=== PROVIDED RECORDS ===

==============================

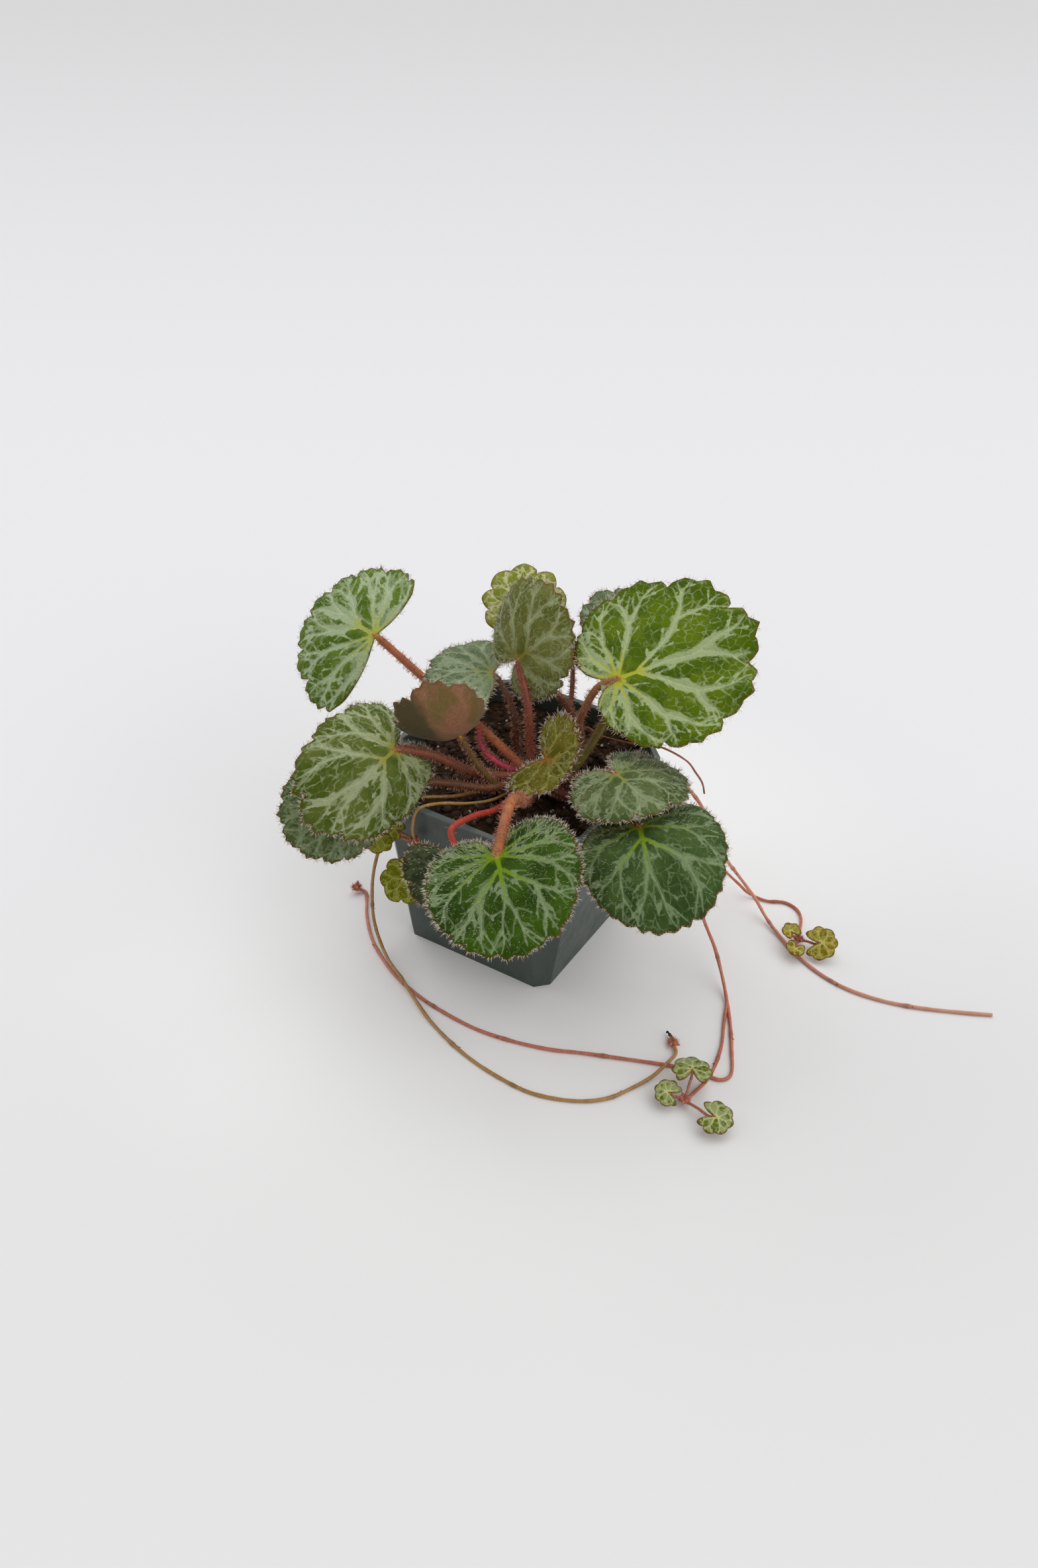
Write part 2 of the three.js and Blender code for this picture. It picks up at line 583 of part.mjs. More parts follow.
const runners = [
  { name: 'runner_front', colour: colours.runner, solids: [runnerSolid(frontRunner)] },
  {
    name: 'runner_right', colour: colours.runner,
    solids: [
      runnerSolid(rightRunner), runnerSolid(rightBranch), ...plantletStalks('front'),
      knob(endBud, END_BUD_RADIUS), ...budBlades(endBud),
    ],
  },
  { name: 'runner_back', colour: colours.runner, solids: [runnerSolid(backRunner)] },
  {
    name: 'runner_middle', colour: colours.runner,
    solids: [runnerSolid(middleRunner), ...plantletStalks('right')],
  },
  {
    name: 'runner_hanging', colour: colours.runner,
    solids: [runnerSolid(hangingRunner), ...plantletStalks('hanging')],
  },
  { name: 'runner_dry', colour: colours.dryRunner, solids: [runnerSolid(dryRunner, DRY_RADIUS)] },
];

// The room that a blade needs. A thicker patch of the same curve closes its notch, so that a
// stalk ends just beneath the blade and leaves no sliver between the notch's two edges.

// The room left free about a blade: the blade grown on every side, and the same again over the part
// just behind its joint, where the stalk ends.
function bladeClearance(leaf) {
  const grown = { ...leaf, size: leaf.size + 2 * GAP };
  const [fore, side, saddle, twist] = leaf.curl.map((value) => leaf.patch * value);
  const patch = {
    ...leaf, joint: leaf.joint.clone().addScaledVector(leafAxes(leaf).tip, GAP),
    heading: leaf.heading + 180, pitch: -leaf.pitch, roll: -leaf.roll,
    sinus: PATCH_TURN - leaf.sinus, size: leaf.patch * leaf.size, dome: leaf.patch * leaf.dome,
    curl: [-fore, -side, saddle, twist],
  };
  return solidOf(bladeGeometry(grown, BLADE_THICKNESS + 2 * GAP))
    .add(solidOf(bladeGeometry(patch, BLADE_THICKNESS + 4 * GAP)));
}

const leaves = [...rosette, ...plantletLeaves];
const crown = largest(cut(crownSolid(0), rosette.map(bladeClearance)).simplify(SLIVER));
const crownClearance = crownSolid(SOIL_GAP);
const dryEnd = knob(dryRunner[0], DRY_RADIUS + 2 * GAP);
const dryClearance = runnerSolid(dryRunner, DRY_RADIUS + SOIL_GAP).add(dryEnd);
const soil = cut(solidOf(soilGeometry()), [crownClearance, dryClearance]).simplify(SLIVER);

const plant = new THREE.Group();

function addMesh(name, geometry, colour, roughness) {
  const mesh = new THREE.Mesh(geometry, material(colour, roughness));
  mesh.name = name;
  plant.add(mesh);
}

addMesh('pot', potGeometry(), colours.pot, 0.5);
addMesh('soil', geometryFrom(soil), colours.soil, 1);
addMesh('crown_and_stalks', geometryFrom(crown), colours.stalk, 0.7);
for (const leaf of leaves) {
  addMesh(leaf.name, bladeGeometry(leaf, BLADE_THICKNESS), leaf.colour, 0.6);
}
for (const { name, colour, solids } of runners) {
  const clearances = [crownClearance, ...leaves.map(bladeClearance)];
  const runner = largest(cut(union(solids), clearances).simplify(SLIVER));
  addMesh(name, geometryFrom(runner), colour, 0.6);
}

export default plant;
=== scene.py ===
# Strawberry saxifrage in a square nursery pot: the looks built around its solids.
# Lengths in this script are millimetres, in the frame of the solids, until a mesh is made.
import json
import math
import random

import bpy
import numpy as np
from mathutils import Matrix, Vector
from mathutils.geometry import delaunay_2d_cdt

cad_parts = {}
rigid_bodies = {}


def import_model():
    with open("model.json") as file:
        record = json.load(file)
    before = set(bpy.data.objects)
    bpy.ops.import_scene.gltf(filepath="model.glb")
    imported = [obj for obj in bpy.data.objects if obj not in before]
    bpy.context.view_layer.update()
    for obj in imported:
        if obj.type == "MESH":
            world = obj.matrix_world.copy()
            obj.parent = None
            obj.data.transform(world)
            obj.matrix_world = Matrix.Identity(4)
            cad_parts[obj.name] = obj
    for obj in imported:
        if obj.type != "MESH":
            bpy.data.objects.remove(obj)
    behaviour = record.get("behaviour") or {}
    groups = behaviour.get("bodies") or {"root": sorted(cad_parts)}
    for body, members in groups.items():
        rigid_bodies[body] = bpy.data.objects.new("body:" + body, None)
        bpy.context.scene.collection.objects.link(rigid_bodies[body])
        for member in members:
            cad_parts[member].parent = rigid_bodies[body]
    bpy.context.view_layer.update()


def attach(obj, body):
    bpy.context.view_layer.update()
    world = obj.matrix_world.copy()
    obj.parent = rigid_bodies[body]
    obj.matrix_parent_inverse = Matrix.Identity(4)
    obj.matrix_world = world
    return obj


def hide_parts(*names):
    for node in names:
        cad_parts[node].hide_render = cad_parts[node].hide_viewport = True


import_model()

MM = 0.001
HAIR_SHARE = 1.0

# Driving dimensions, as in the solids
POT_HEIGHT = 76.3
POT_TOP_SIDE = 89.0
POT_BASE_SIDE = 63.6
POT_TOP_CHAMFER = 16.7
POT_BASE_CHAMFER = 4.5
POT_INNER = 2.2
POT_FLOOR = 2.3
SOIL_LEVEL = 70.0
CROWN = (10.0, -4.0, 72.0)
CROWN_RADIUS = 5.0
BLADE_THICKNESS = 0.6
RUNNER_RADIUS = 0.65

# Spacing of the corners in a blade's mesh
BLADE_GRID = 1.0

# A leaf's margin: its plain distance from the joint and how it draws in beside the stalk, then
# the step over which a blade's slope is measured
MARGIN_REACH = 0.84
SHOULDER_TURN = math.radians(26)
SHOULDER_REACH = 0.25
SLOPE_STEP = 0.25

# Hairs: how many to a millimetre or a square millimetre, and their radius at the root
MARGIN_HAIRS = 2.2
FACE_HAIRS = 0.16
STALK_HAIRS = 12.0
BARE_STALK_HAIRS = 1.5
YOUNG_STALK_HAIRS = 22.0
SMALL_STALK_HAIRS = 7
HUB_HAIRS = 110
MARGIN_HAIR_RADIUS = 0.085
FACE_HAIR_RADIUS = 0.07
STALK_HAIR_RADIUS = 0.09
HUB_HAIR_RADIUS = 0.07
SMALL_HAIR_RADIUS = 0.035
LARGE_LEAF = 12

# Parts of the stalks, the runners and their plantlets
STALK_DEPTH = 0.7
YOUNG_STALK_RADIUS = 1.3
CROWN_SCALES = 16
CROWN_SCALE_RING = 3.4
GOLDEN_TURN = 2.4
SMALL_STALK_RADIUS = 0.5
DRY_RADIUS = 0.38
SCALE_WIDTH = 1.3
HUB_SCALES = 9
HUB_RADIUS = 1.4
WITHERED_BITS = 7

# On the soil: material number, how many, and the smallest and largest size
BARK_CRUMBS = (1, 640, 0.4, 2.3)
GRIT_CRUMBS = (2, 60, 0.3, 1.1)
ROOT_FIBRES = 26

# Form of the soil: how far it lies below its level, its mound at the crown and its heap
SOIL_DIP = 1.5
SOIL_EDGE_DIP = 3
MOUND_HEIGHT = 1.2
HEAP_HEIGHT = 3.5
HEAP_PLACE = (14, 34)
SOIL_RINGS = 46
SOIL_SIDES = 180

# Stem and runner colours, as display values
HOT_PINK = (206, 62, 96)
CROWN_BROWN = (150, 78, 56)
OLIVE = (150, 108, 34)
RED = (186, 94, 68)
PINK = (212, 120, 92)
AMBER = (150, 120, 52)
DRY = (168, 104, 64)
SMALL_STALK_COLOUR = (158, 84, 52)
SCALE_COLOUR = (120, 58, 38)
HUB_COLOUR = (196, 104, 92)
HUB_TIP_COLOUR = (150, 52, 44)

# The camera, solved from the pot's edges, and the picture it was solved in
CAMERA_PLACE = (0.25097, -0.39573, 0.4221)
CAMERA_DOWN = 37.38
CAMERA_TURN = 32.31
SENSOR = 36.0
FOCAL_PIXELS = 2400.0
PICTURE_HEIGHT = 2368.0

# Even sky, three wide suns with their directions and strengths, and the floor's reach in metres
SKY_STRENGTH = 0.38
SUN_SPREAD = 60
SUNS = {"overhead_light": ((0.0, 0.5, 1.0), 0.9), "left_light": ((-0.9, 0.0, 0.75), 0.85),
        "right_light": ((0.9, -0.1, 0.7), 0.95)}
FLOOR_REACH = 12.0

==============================

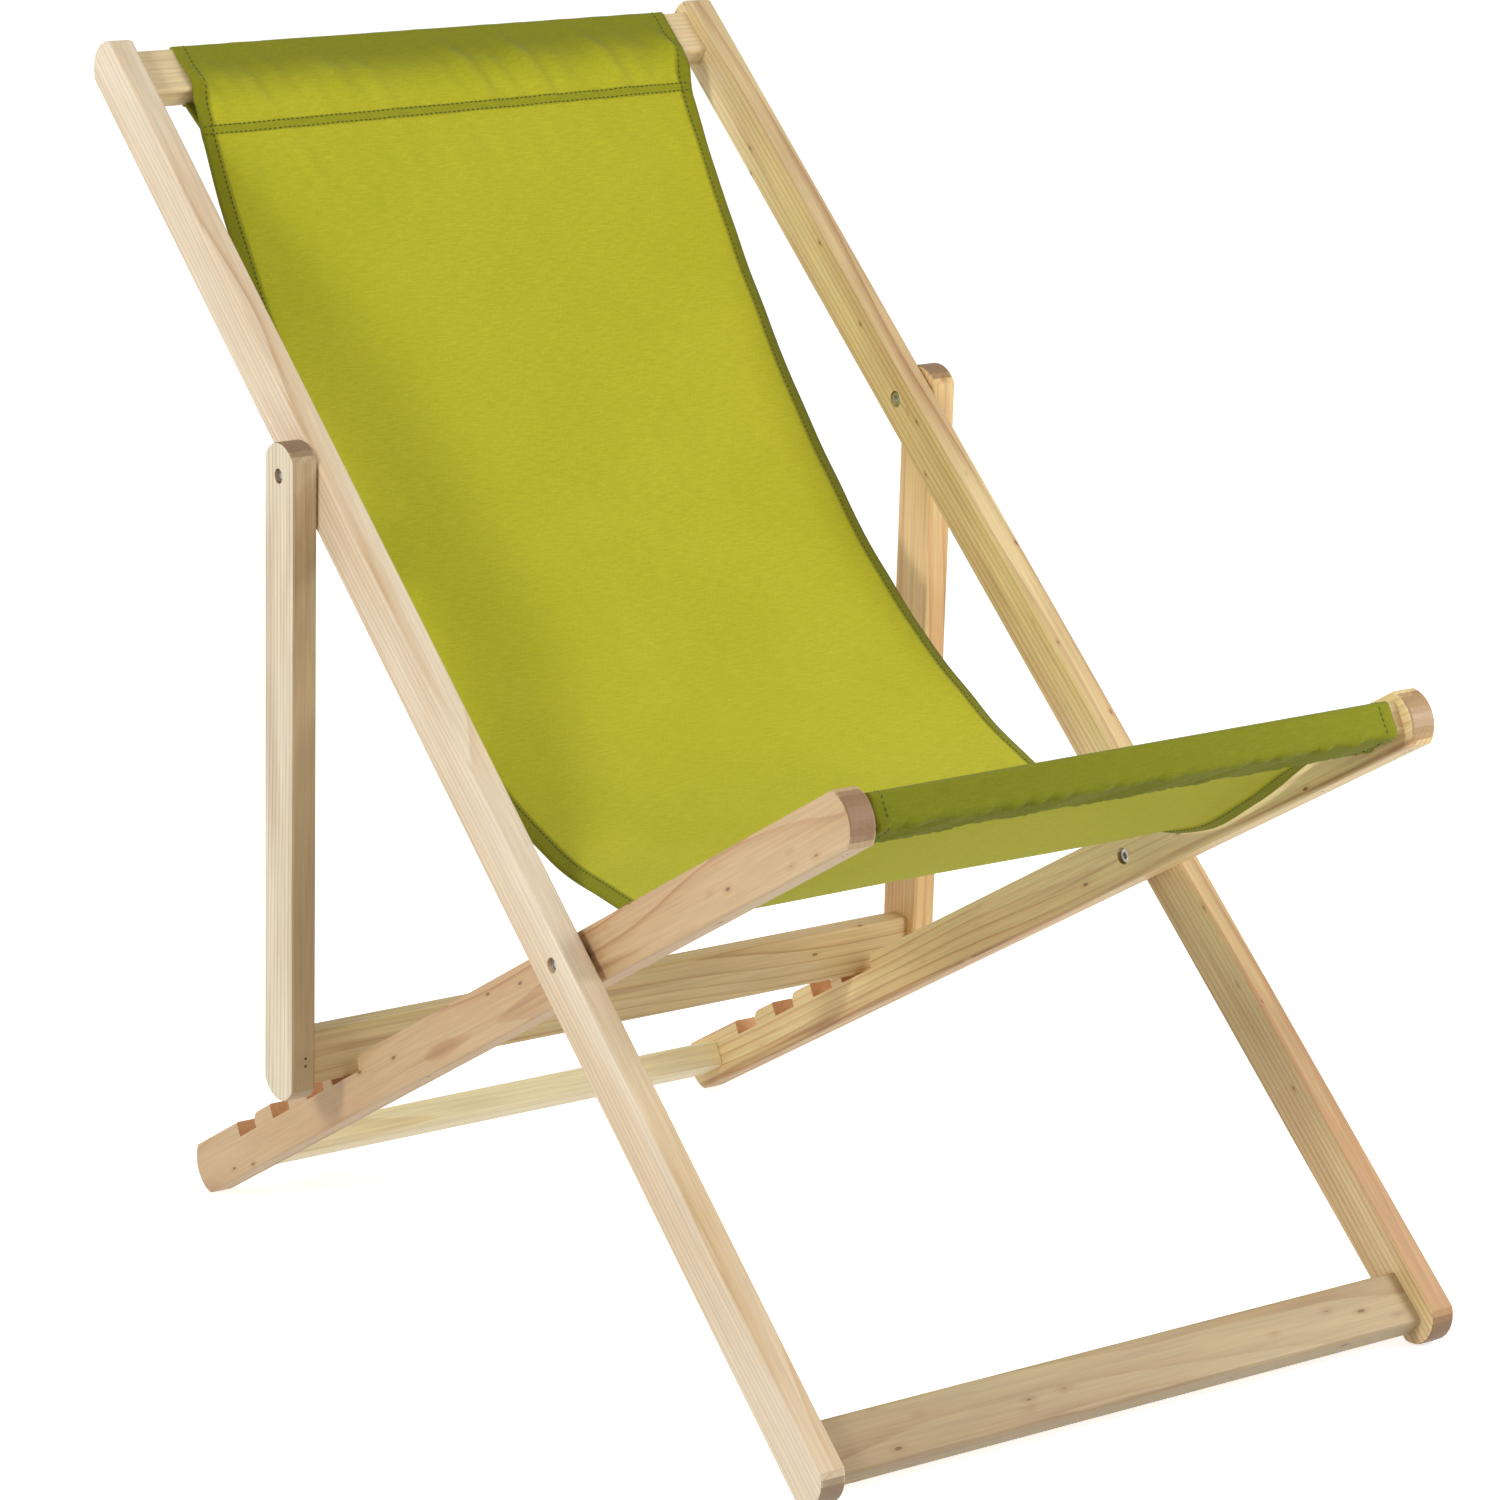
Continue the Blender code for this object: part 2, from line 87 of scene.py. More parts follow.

==============================

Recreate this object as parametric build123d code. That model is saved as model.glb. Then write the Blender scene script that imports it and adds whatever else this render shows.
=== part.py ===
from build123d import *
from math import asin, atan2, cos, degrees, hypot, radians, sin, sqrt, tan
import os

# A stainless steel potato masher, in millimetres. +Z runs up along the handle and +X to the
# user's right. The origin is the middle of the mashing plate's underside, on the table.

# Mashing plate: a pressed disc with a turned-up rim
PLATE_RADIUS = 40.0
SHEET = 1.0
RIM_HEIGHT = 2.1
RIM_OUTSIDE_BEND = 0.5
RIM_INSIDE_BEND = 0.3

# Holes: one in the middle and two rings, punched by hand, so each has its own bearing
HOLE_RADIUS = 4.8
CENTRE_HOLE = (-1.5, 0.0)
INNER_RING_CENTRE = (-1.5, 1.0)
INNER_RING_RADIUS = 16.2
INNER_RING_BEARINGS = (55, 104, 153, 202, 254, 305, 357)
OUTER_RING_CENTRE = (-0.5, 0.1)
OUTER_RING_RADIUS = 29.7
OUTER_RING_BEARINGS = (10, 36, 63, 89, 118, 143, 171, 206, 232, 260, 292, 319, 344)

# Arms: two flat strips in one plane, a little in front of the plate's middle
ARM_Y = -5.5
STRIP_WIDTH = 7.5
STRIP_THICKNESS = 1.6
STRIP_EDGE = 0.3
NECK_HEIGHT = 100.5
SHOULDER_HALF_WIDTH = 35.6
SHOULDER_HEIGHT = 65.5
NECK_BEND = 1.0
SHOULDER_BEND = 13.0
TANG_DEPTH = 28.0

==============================

=== YOUR GOAL ===
Print, without alteration, the lines from the line with "addMesh('pot', potGeometry(), colours.pot, 0.5);" to the line with "record = json.load(file)". Include both of them, and omit every other line.

=== RESULT OF THIS TASK ===
addMesh('pot', potGeometry(), colours.pot, 0.5);
addMesh('soil', geometryFrom(soil), colours.soil, 1);
addMesh('crown_and_stalks', geometryFrom(crown), colours.stalk, 0.7);
for (const leaf of leaves) {
  addMesh(leaf.name, bladeGeometry(leaf, BLADE_THICKNESS), leaf.colour, 0.6);
}
for (const { name, colour, solids } of runners) {
  const clearances = [crownClearance, ...leaves.map(bladeClearance)];
  const runner = largest(cut(union(solids), clearances).simplify(SLIVER));
  addMesh(name, geometryFrom(runner), colour, 0.6);
}

export default plant;
=== scene.py ===
# Strawberry saxifrage in a square nursery pot: the looks built around its solids.
# Lengths in this script are millimetres, in the frame of the solids, until a mesh is made.
import json
import math
import random

import bpy
import numpy as np
from mathutils import Matrix, Vector
from mathutils.geometry import delaunay_2d_cdt

cad_parts = {}
rigid_bodies = {}


def import_model():
    with open("model.json") as file:
        record = json.load(file)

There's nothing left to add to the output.